By the same token, this view of politics diminishes the value of organized constituencies, people’s organizations, and social movements that alone can exert pressure on governments and hold accountable those who make decisions affecting the collective life of the people. This is why President Duterte, who overestimated his own political capabilities, found no need for a political party or movement to help him carry out and continue whatever vision of change he had when he assumed the presidency.

So long as his survey ratings were high, he was content to ride on the populist gestures he made early in his administration. He managed to sustain the illusion that he was an agent of change by doing certain things no president before him had the impudence to do. As shallow as it was, his theatrical presidency resonated with the people’s deep yearning for a different way of running society.

On the campaign trail, he brandished his record as Davao City mayor to establish his credentials as a strongman—someone who was prepared to kill to protect his constituents, to flout the law to achieve results, to browbeat big business to keep it in line, to intimidate the media by going after its owners, to silence the Church by threatening to expose the supposed sins and abuses of the clergy, to secure the submission of other politicians by threatening them with unspecified charges of corruption, collusion with drug lords, criminal syndicates, tax evasion. For a while, he also managed to mute the armed Left by giving its nominees a chance to sit in his Cabinet.

During the 2016 presidential debates, Mr. Duterte could barely conceal his ignorance of basic national and global issues. Still, he succeeded in projecting himself as a leader like no other.

Overnight, he became the sensational personification of all the unarticulated resentments of the disgruntled and powerless in Philippine society. In their minds, here at last was a leader who could fearlessly overturn the corrupt and unjust social order run by the oligarchy and their allies in media, academe, and the Church.
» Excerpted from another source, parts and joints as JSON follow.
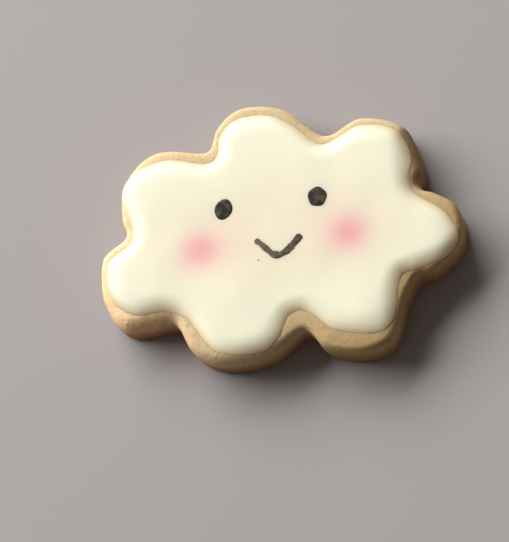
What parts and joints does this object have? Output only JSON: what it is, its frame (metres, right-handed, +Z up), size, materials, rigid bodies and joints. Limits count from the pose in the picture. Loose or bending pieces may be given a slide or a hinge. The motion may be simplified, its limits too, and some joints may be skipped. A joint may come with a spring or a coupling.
{
  "type": "decorated sugar cookie",
  "caption": "Cloud-shaped sugar cookie flooded with ivory royal icing, with a painted smiling face of dot eyes and a curved mouth and soft pink cheeks.",
  "frame": {"origin": "under the middle of the cookie's outline, on the flat underside it rests on", "axes": "+X along the longer way of the cloud, towards the right of the face; +Y towards the top of the face; +Z up out of the icing"},
  "size_m": [0.0593, 0.0439, 0.0078],
  "materials": {
    "biscuit": "baked sugar-cookie dough: pale golden on the top edge, browner towards the underside, dry and fine-grained",
    "icing": "dried royal icing flood: ivory white, smooth with a soft satin sheen, dusted pink at the cheeks",
    "ink": "edible black ink painted with a brush: warm black, slightly uneven, matt"
  },
  "bodies": {
    "root": {"cookie": "biscuit", "icing": "icing", "eye_left": "ink", "eye_right": "ink", "smile": "ink"}
  },
  "joints": []
}
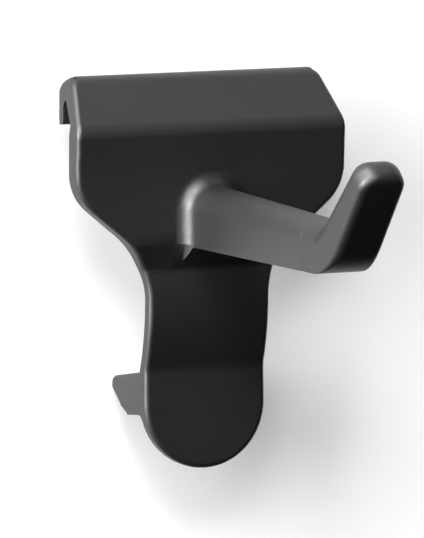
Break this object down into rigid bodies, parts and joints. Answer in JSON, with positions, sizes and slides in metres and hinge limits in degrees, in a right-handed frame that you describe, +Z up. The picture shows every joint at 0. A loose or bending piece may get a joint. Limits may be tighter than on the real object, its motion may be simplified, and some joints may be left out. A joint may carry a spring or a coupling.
{
  "type": "rail utility hook",
  "caption": "One-piece moulded hook that clips onto a horizontal wall rail by a top lip and a springy lower tooth, with a tapered arm that turns up at its tip",
  "frame": {"origin": "in the plane of the plate's back face, at the middle of its width and level with the rail's top edge, where that edge seats in the slot under the head's lip", "axes": "+Z up, +X to the right of someone facing the hook, -Y out of the wall along the arm, +Y into the wall"},
  "size_m": [0.054, 0.0907, 0.0724],
  "materials": {
    "hook_plastic": "black moulded plastic with a very fine satin grain"
  },
  "bodies": {
    "root": {"rail_hook": "hook_plastic"}
  },
  "joints": []
}
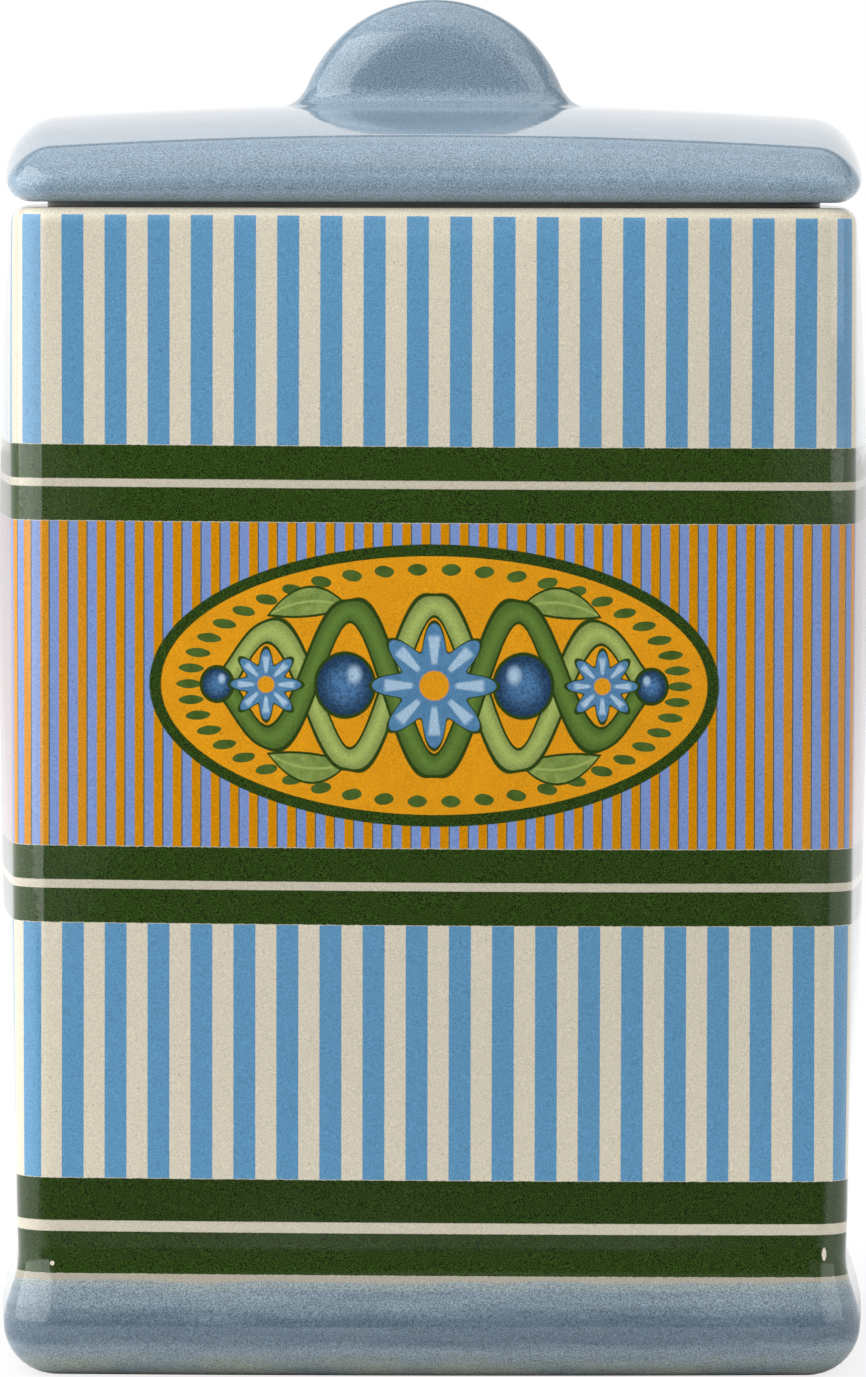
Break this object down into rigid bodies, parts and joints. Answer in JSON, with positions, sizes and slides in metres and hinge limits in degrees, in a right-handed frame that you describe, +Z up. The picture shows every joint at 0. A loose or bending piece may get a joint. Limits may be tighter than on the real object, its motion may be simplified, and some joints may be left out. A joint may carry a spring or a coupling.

In his public appearances, he was irreverent, disrespectful of institutions, vulgar, and seemingly unconcerned about winning. He came out unpolished but authentic. His dark charisma resided in his being able to position himself as precisely the antithesis of an elite-driven, hypocritical, and highly unequal society.

Nearing the end of his six-year term as president, Mr. Duterte has hardly made a dent on the problems that he himself set out to solve—the drug menace, corruption in government, mass poverty, a dysfunctional bureaucracy, a broken law enforcement and justice system, etc. Strangely enough, he has been able to distance himself from the failures of government.

Trust in government is low, yet he remains popular. To make sense of this paradox, one needs to understand why voters chose him in 2016. It wasn’t for the causes he advocated, the promises he made, or the positions he took on issues. People just saw in him someone who could jolt the post-Edsa ruling elites out of their smugness. Leaders like him, as we have seen, bring us nowhere.

Politics that draws its energy from resentment than from a clear and shared vision of a better future is, to borrow the words of the great Nelson Mandela, “like drinking poison and then hoping it will kill your enemies.”